Even during this period, some businesses or organizations might continue working on the technology waiting for the time when its benefits and applications are further understood – the ‘Slope of Enlightenment’ phase.

As a technology evolves to its more stable second and third generations, it hits the ‘Plateau of Productivity’. It is at this stage that the technology achieves acceptance either by the broad public or by a niche market.

Technology needs to achieve mass adoption in order to realize value says Paul Race, director of innovation and marketing for the financial group of global automated teller machine manufacturer NCR Corp.

In deciding to adopt a technology, NCR considers three factors:

• Business benefit to primary client (banks)

• Consumer perspective

• Technology maturity

Race said a technology has to solve a business problem, offer savings or increase revenue, or fulfill a strategic need. Consumers or end users should also perceive a value in the technology.

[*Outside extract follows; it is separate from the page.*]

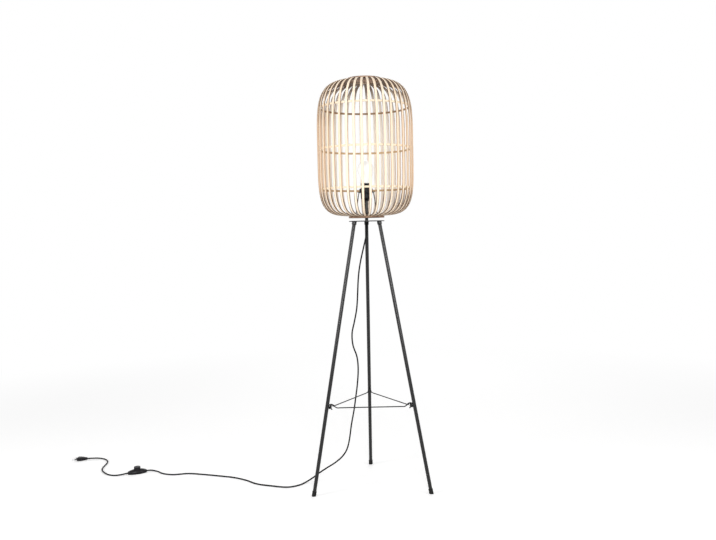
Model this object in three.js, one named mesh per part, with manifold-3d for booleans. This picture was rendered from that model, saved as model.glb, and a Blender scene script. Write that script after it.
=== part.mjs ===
// A rattan floor lamp: a black steel tripod, a stem with a lamp holder and bulb, and a
// squared-off globe of forty upright rattan slats round them. Millimetres, +Z up, standing on z = 0.
import * as THREE from 'three';
import { mergeVertices } from 'three/addons/utils/BufferGeometryUtils.js';
import Module from 'manifold-3d';

const wasm = await Module();
wasm.setup();

// Fits
const clearance = 0.3;
const cutOverrun = 2;
const weldDepth = 0.6;
const mergeTolerance = 1e-4;

// Counts and fineness
const slatCount = 40;
const slatsPerNode = 2;
const carrierWireCount = 3;
const slatSteps = 14;
const tubeSides = 16;
const wireSides = 6;
const wireSteps = 10;
const turnedSides = 28;
const hoopSides = 40;
const glassSides = 18;
const arcSteps = 6;
const springTurnSteps = 10;
const springSides = 5;

// Tripod
const footRadius = 219.8;
const legTopRadius = 47;
const legRadius = 6;
const legWall = 1.2;
const legPlug = 18;
const legStudRadius = 3;
const legStudLength = 8.5;
const capRadius = 7.2;
const capHeight = 16;
const capSole = 4;
const plateBottom = 884;
const plateThickness = 3;
const plateRadius = 59;
const bossRadius = 7.7;
const bossLength = 10;

// Brace and its wing nuts
const braceHeight = 282;
const braceDrop = 2;
const braceWireRadius = 1.75;
const braceStudRadius = 2;
const braceStudLength = 11.5;
const braceNeckRise = 8.2;
const braceNeckLength = 12;
const braceKink = 28;
const braceHold = 40;
const braceLoopShare = 0.8;
const nutHubRadius = 3.8;
const nutHubLength = 5;
const nutWingSpan = 19;
const nutWingHeight = 8.4;
const nutWingThickness = 2;

// Stem and cord gland
const stemRadius = 5.5;
const stemBore = 4;
const glandPlug = 12;
const glandFlange = 2;
const glandTaper = 24;
const glandTopRadius = 5.2;
const glandTipRadius = 3.6;
const cordRadius = 2.5;

// Base ring and shade
const ringGap = 9;
const ringHeight = 6;
const ringRadius = 59;
const ringBore = 43;
const ringRebateRadius = 48.5;
const ringRebateHeight = 3.8;
const shadeRadius = 158;
const shadeLowHeight = 219.7;
const shadeHighHeight = 224;
const shadeLowSquareness = 5;
const shadeHighSquareness = 4.4;
const slatWidth = 8.5;
const slatThickness = 3.5;
const slatSeat = 12;
const discRadius = 59;
const discThickness = 5.2;
const discChamfer = 0.8;
const hoopHeight = 6.5;
const hoopThickness = 3;
const hoopLowDrop = 130;
const hoopHighRise = 136;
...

“Not only does a technology need to be useful, it also has to be useable. If the consumer can’t understand it or finds it hard to use, the technology is not going to work,” said Race.

For certain types of technology a certain “cool factor” is necessary as well. Race says cell phones have a lifespan of five years or more, but consumers change their handsets every six months, “because new models carry status.”

Race also agrees with Marland’s idea of “clusters of technologies.” For a product to be considered mature, he said, it has to be proven stable and be supported by other technology.

It was possibly a failure to observe and understand the implications of technology clusters around the computer that caused DEC to miss the boat on the personal computer (PC) wave.

Despite its eminence in its field and a lineup of excellent products, the company led by Olsen jumped on to the PC bandwagon too late and offered too little by way of interoperability, which was what the public was clamouring for at the time.

“Technology for its own sake is not worth much. It is mass adoption of technology that brings value,” said Race.